I’m closing the front door, when I see a fox casually walk out of the greenery across the street and head right for the place everyone puts their garbage. He sniffs the spot where the garbage was a minute ago, and I realize this scavenger does this as a regular circuit. The fox is just running late today, like me. The fox realizes someone is watching and looks up, spotting me. That fox kicks in the thrusters and walks on to the next waypoint, disappearing into the greenery ahead.

Now, I admit, I’m not exactly living in a concrete jungle here. The neighborhood is edged with trees and growth, so it’s perfectly feasible that animals can migrate from safe zone to safe zone, as long as they can navigate the occasional street crossing and don’t mind moving through the human neutral zone. But still, I’m a little surprised to see there’s a local fox. What else is moving about? Your pets roam at their own risk, sheesh!
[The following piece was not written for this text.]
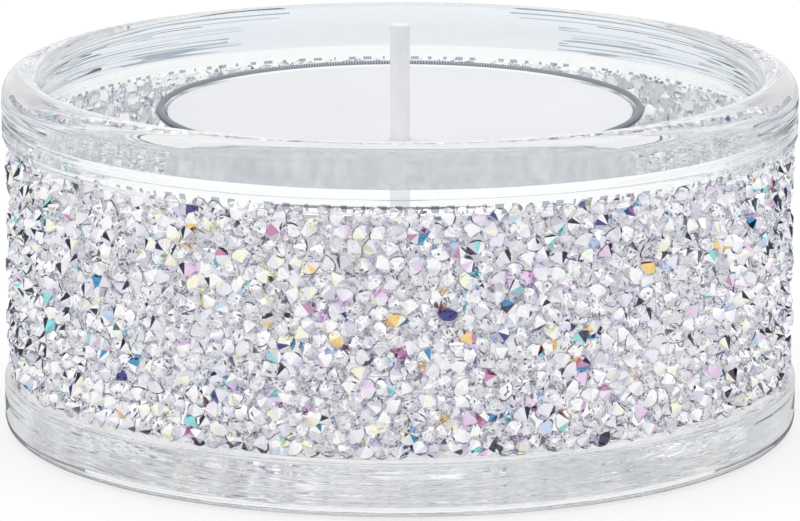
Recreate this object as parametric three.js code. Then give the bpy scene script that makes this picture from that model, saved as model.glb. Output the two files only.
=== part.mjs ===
// Crystal tealight holder: a clear pressed-glass body with a thick foot and a rolled lip, a recess
// round its side filled with a strip of pointed crystals, and a standard tealight standing loose
// in its bowl.
// Millimetres, +Z up. The origin is the centre of the flat underside.

import * as THREE from 'three';

// Driving dimensions

const glass = {
  radius: 32,              // outside of the lip and of the foot
  footHeight: 4.4,         // underside to the shoulder below the recess
  bandHeight: 19.2,        // shoulder to the lip's lower edge
  lipHeight: 5.5,          // lip's lower edge to its crest
  recessDepth: 2.0,        // how far the recess lies inside the lip
  recessUndercut: 1.9,     // how far the recess's ceiling rises from the lip's edge to its inner end
  wallThickness: 1.1,      // glass behind the recess
  floorThickness: 9.7,     // underside to the floor of the bowl
  footRound: 1.2,          // lower edge of the foot
  shoulderRound: 0.25,     // upper edge of the foot
  lipEdgeRound: 0.7,       // lower edge of the lip
  lipCrestRound: 1.8,      // outer side of the crest
  bowlFillet: 2.0,         // corner between the bowl's wall and floor
};

const strip = {
  adhesiveThickness: 0.1,
  filmThickness: 0.15,
  bedThickness: 0.17,      // resin bed that the crystals' crowns sit in
  crystalPitch: 1.8,       // from one crystal to the next along a row
  crystalPoint: 0.75,      // girdle to point
  pointLean: 0.26,         // how far a point leans off its crystal's centre, at most
  pointUnevenness: 0.14,   // how much the points differ in height
};

const candle = {
  cupRadius: 19,
  cupHeight: 16.1,         // underside to the middle of the rolled rim
  cupWall: 0.25,
  cupCorner: 1.0,          // outside corner between the cup's bottom and side
  rimBead: 0.29,           // radius of the rolled rim
  rimReach: 0.33,          // how far the bead's middle lies outside the cup's side
  rimFlare: 0.5,           // height over which the side flares into the bead
  waxBelowRim: 0.12,       // bead's middle down to the edge of the wax
  waxDish: 2.9,            // edge of the wax down to its middle
  wickRadius: 0.8,
  wickAboveWax: 9.9,       // middle of the wax up to the cut end of the wick
  tabRadius: 6.3,          // metal foot of the wick
  tabThickness: 0.3,
  neckRadius: 1.35,
  neckHeight: 3.2,
};

const clearance = {
  bond: 0.05,              // between the bonded layers of the strip
  bed: 0.08,               // between the carrier film and the crystals' bed
  stripEnd: 0.15,          // strip to the shoulder and to the ceiling of the recess
  crystalPoint: 0.3,       // points to the ceiling of the recess
  seat: 0.05,              // tealight to the floor of the bowl
  wax: 0.05,               // wax to its cup, its wick and the wick's foot
  wick: 0.05,              // wick in the neck of its foot
};

// How finely round shapes are divided

const ROUND_SEGMENTS = 48;
const WICK_SEGMENTS = 20;
const FOOT_SEGMENTS = 32;
const SMALL_ARC_STEPS = 2;
const WIDE_ARC_STEPS = 3;
const CREST_STEPS = 4;
const BEAD_STEPS = 6;
const BEAD_START = -125;                  // degrees, where the cup's side runs into the bead
const DISH_SHARES = [1, 0.8, 0.55, 0.3];  // shares of the wax's radius that its top is drawn at

// Heights and radii that follow from the driving dimensions

const shoulderZ = glass.footHeight;
const lipEdgeZ = shoulderZ + glass.bandHeight;
const crestZ = lipEdgeZ + glass.lipHeight;
const ceilingZ = lipEdgeZ + glass.recessUndercut;
const recessRadius = glass.radius - glass.recessDepth;
const bowlRadius = recessRadius - glass.wallThickness;
const lipEdgeRadius = glass.radius - glass.lipEdgeRound;
const crestRadius = glass.radius - glass.lipCrestRound;

const ceilingSlope = glass.recessUndercut / (lipEdgeRadius - recessRadius);
const ceilingHeightAt = (radius) => ceilingZ - (radius - recessRadius) * ceilingSlope;
const ceilingRadiusAt = (height) => recessRadius + (ceilingZ - height) / ceilingSlope;

const adhesiveInner = recessRadius + clearance.bond;
const adhesiveOuter = adhesiveInner + strip.adhesiveThickness;
const filmInner = adhesiveOuter + clearance.bond;
const filmOuter = filmInner + strip.filmThickness;
const bedInner = filmOuter + clearance.bed;
const girdleRadius = bedInner + strip.bedThickness;

const stripBottomZ = shoulderZ + clearance.stripEnd;
const filmTopZ = ceilingHeightAt(filmOuter) - clearance.stripEnd;
const crystalTopZ = ceilingHeightAt(girdleRadius) - clearance.crystalPoint;

// Shared helpers

// Points of an arc about (x, z), from one angle to another in degrees.
function arc(x, z, radius, from, to, steps) {
  const points = [];
  for (let i = 0; i <= steps; i += 1) {
    const angle = THREE.MathUtils.degToRad(THREE.MathUtils.lerp(from, to, i / steps));
    points.push([x + radius * Math.cos(angle), z + radius * Math.sin(angle)]);
  }
  return points;
}

// Turns a profile of [radius, height] points round the Z axis.
function turned(profile, segments = ROUND_SEGMENTS) {
  const points = profile.map(([radius, height]) => new THREE.Vector2(radius, height));
  return new THREE.LatheGeometry(points, segments).rotateX(Math.PI / 2);
}

// A plain ring of rectangular section.
function ring(inner, outer, bottom, top) {
  return turned([[inner, bottom], [outer, bottom], [outer, top], [inner, top], [inner, bottom]]);
}

function finish(colour, roughness, metalness, opacity = 1) {
  return new THREE.MeshStandardMaterial({
    color: colour, roughness, metalness, opacity, transparent: opacity < 1,
  });
}

function piece(name, geometry, material) {
  const mesh = new THREE.Mesh(geometry, material);
  mesh.name = name;
  return mesh;
}

// A scattered number between 0 and 1, always the same for one crystal and one trait of it.
function scatter(crystal, trait) {
  const value = Math.sin(crystal * 12.9898 + trait * 78.233) * 43758.5453;
  return value - Math.floor(value);
}

// Glass body

function glassBody() {
  const crestInnerRound = crestRadius - bowlRadius;
  const shoulder = glass.shoulderRound;
  return turned([
    [0, 0],
    ...arc(glass.radius - glass.footRound, glass.footRound, glass.footRound, -90, 0, WIDE_ARC_STEPS),
    ...arc(glass.radius - shoulder, shoulderZ - shoulder, shoulder, 0, 90, SMALL_ARC_STEPS),
    [recessRadius, shoulderZ],
    [recessRadius, ceilingZ],
    ...arc(lipEdgeRadius, lipEdgeZ + glass.lipEdgeRound, glass.lipEdgeRound,
      -90, 0, SMALL_ARC_STEPS),
    ...arc(crestRadius, crestZ - glass.lipCrestRound, glass.lipCrestRound,
      0, 90, CREST_STEPS),
    ...arc(crestRadius, crestZ - crestInnerRound, crestInnerRound,
      90, 180, WIDE_ARC_STEPS).slice(1),
    ...arc(bowlRadius - glass.bowlFillet, glass.floorThickness + glass.bowlFillet,
      glass.bowlFillet, 0, -90, WIDE_ARC_STEPS),
    [0, glass.floorThickness],
  ]);
}

// Crystal strip

// The crystals stand in staggered rows on a resin bed. Each is a six-sided point over its own
// hexagon of the girdle surface. Every zigzag border between two rows is shared by both, and its
// corners lie half a pitch apart.
function crystalBed() {
  const columns = Math.round((2 * Math.PI * girdleRadius) / strip.crystalPitch);
  const corners = 2 * columns;
  const span = crystalTopZ - stripBottomZ;
  const side = (2 * Math.PI * girdleRadius) / columns / Math.sqrt(3);
  const rows = Math.max(1, Math.round((span / side - 0.5) / 1.5));
  const rise = span / (1.5 * rows + 0.5);
  const positions = [];
  const triangles = [];

  const add = (radius, turn, height) => {
    const angle = (turn / corners) * 2 * Math.PI;
    positions.push(radius * Math.cos(angle), radius * Math.sin(angle), height);
    return positions.length / 3 - 1;
  };
  const rowMiddle = (row) => stripBottomZ + rise * (1 + 1.5 * row);
  const border = (row, radius) => {
    const indices = [];
    for (let corner = 0; corner < corners; corner += 1) {
      const low = (corner - row) % 2 === 0;
      indices.push(add(radius, corner, rowMiddle(row) - (low ? rise : rise / 2)));
    }
    return (corner) => indices[(corner + corners) % corners];
  };

  const borders = [];
  for (let row = 0; row <= rows; row += 1) borders.push(border(row, girdleRadius));
  for (let row = 0; row < rows; row += 1) {
    const below = borders[row];
    const above = borders[row + 1];
    for (let column = 0; column < columns; column += 1) {
      const middle = 2 * column + (row % 2);
      const crystal = row * columns + column;
      const lean = 2 * Math.PI * scatter(crystal, 1);
      const reach = strip.pointLean * scatter(crystal, 2);
      const height = rowMiddle(row) + reach * Math.sin(lean);
      const point = girdleRadius + strip.crystalPoint
        - strip.pointUnevenness * scatter(crystal, 3);
      const radius = Math.min(point, ceilingRadiusAt(height + clearance.crystalPoint));
      const turn = middle + (reach * Math.cos(lean) * corners) / (2 * Math.PI * girdleRadius);
      const tip = add(radius, turn, height);
      const rim = [below(middle), below(middle + 1), above(middle + 1),
        above(middle), above(middle - 1), below(middle - 1)];
      rim.forEach((corner, i) => triangles.push(corner, rim[(i + 1) % rim.length], tip));
    }
  }

  // The bed's back and its two zigzag edges close the solid.
  const backBelow = border(0, bedInner);
  const backAbove = border(rows, bedInner);
  const quad = (a, b, c, d) => triangles.push(a, b, c, a, c, d);
  for (let corner = 0; corner < corners; corner += 1) {
    const next = corner + 1;
    quad(backBelow(next), backBelow(corner), backAbove(corner), backAbove(next));
    quad(backBelow(corner), backBelow(next), borders[0](next), borders[0](corner));
    quad(borders[rows](corner), borders[rows](next), backAbove(next), backAbove(corner));
  }

  const geometry = new THREE.BufferGeometry();
  geometry.setAttribute('position', new THREE.Float32BufferAttribute(positions, 3));
  geometry.setIndex(triangles);
  geometry.computeVertexNormals();
  return geometry;
}

// Tealight, modelled from its own underside

const waxEdgeZ = candle.cupHeight - candle.waxBelowRim;
const waxMiddleZ = waxEdgeZ - candle.waxDish;
const wickBottomZ = candle.cupWall + clearance.wax + candle.tabThickness + clearance.wick;

function candleCup() {
  const inner = candle.cupRadius - candle.cupWall;
  const innerCorner = candle.cupCorner - candle.cupWall;
  const flareZ = candle.cupHeight - candle.rimFlare;
  return turned([
    [0, 0],
    ...arc(candle.cupRadius - candle.cupCorner, candle.cupCorner, candle.cupCorner,
      -90, 0, SMALL_ARC_STEPS),
    [candle.cupRadius, flareZ],
    ...arc(candle.cupRadius + candle.rimReach, candle.cupHeight, candle.rimBead,
      BEAD_START, 180, BEAD_STEPS),
    [inner, flareZ],
    ...arc(inner - innerCorner, candle.cupWall + innerCorner, innerCorner,
      0, -90, SMALL_ARC_STEPS),
    [0, candle.cupWall],
  ]);
}

// The wax fills the cup round the wick's foot, and its top sinks in a shallow curve: the depth
// below the edge grows with 1 - (r / edge radius) squared.
function candleWax() {
  const edge = candle.cupRadius - candle.cupWall - clearance.wax;
  const bottom = candle.cupWall + clearance.wax;
  const corner = candle.cupCorner - candle.cupWall;
  const hole = candle.wickRadius + clearance.wax;
  const neck = candle.neckRadius + clearance.wax;
  const tab = candle.tabRadius + clearance.wax;
  const tabTop = bottom + candle.tabThickness + clearance.wax;
  const neckTop = bottom + candle.tabThickness + candle.neckHeight + clearance.wax;
  const dish = DISH_SHARES.map((share) => [
    edge * share, waxEdgeZ - candle.waxDish * (1 - share * share),
  ]);
  return turned([
    [tab, bottom],
    ...arc(edge - corner, bottom + corner, corner, -90, 0, SMALL_ARC_STEPS),
    ...dish,
    [hole, waxMiddleZ],
    [hole, neckTop],
    [neck, neckTop],
    [neck, tabTop],
    [tab, tabTop],
    [tab, bottom],
  ]);
}

function wickFoot() {
  const bottom = candle.cupWall + clearance.wax;
  const tabTop = bottom + candle.tabThickness;
  const bore = candle.wickRadius + clearance.wick;
  return turned([
    [0, bottom],
    [candle.tabRadius, bottom],
    [candle.tabRadius, tabTop],
    [candle.neckRadius, tabTop],
    [candle.neckRadius, tabTop + candle.neckHeight],
    [bore, tabTop + candle.neckHeight],
    [bore, tabTop],
    [0, tabTop],
  ], FOOT_SEGMENTS);
}

function wick() {
  return turned([
    [0, wickBottomZ],
    [candle.wickRadius, wickBottomZ],
    [candle.wickRadius, waxMiddleZ + candle.wickAboveWax],
    [0, waxMiddleZ + candle.wickAboveWax],
  ], WICK_SEGMENTS);
}

// Assembly

const holder = new THREE.Group();
holder.add(
  piece('glass_body', glassBody(), finish(0xf3f6f8, 0.02, 0, 0.35)),
  piece('adhesive_layer', ring(adhesiveInner, adhesiveOuter, stripBottomZ, filmTopZ),
    finish(0xf4f4f2, 0.3, 0, 0.6)),
  piece('carrier_film', ring(filmInner, filmOuter, stripBottomZ, filmTopZ),
    finish(0xe9ebef, 0.4, 0)),
  piece('crystal_bed', crystalBed(), finish(0xe4e3ee, 0.05, 0)),
);

const tealight = new THREE.Group();
tealight.position.z = glass.floorThickness + clearance.seat;
tealight.add(
  piece('candle_cup', candleCup(), finish(0xa9b0b8, 0.35, 1)),
  piece('candle_wax', candleWax(), finish(0xeceef0, 0.45, 0)),
  piece('wick_foot', wickFoot(), finish(0xb4b8bc, 0.3, 1)),
  piece('wick', wick(), finish(0xdfe1e5, 0.8, 0)),
);

const assembly = new THREE.Group();
assembly.add(holder, tealight);

export default assembly;
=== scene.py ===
"""Crystal tealight holder: finishes, crystals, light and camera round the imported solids.

Lengths are in metres unless a name says otherwise, +Z is up and the camera looks along +Y.
"""

import logging
import math
from collections.abc import Callable, Sequence
from dataclasses import dataclass
from enum import Enum

import bpy
import numpy as np
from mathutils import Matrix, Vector


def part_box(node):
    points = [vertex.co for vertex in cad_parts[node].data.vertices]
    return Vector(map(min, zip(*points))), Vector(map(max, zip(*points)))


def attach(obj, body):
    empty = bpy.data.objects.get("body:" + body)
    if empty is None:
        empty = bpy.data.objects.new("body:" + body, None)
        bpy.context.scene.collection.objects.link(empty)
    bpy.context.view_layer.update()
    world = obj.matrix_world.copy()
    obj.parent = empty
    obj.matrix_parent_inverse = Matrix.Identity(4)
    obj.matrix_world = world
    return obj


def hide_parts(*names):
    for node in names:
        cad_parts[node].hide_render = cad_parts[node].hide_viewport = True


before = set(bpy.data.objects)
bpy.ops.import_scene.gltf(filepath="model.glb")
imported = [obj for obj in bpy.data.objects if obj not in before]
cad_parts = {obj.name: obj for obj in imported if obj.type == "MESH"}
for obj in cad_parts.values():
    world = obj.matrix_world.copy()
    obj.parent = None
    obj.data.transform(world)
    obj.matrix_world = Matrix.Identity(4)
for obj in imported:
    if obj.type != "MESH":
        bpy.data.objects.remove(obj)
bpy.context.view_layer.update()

Array = np.ndarray
Colour = tuple[float, float, float, float]
Material = bpy.types.Material
Socket = bpy.types.NodeSocket

MM = 0.001
RUN_ATTRIBUTE = "run"
TINT_ATTRIBUTE = "tint"
WHITE: Colour = (1, 1, 1, 1)
BLACK: Colour = (0, 0, 0, 1)

# Points of a profile that are closer than this are one point
SAME_PLACE = 1e-8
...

So I’m on the couch, reading, with an afternoon view of my back porch. K and I have a number of cacti, moonflowers, cardinal creepers, wild mint, mosses, and ferns growing on the porch. More civilization training, you understand. All of a sudden, I see a hummingbird make a refueling run at what must be like a fully stocked, free gas station of flowers. I barely have time to let K know (she had never seen one before), when another hummingbird joins in the pit stop. Now that’s a first for me now, I’ve never seen more than one hummingbird, so it’s double bonus!

The two hummingbirds helicopter around from flower to flower until they’ve gone through each blossom, and then they head over to the neighbor’s yard. There are only some mundane houseplants without flowers, and I can almost hear them say “Rip-off!” They hit the warp drive and zoom out of sight. I tabulate up some experience points for keeping the hummingbird starbase open with my relentless watering and fertilizer efforts. Yeah, it’s all good.

Nighttime. I’m in the kitchen preparing a snack when I notice that it smells like skunk. Frankie freaks out and rushes up to the window. She meows the red alert and looks down at the bushes under our kitchen window. I stare in confusion for a moment, and then it dawns on me. Well, it must be skunk! I open the front door and whoosh! There’s some serious skunk smell coming from the bushes, and I hear a weird chirping noise. Whoa! Evasive maneuvers babykins! Door slams shut, and Frankie runs around like it’s a full-fledged invasion!

K asks me what that smell is and when I tell her she has to see for herself. Yo ho ho and a bottle of scum! Keep in mind the smell is so strong, you can smell it through a closed window! Must be a crack in the wall or something, phew! K thinks it’s hilarious. Luckily, the smell gradually fades and by morning only a lingering pee-yew smell remains. But every now and then I catch a whiff, so I know that culprit is in the neighborhood. I suppose the little rascal was just welcoming us to the neighborhood!

So I look up my tried and true copy of Medicine Cards, and according to this interpretation of Native American traditions, fox stands for camouflage (learn to observe from hiding), hummingbird stands for joy (embrace beauty and happiness), and skunk stands for reputation (project self-respect). Good lessons to keep in mind in this day and age!

It also occurs to me that the animals are all around us as we speak. The anipals and their daily rounds intersect with ours all the time, and we may not know it! Listen to what the anipals may be telling you. You can never have too many friends, either of the two-legged, four-legged, eight-legged, or winged variety. In the so-called “rational” territories, they need contact with us to stay whole, and we need their guidance to skirt the jackbots. They don’t need domestication (we have pets, special elite corps of human-contact volunteers for that), they need taming, which as you all know, means “to establish ties with”.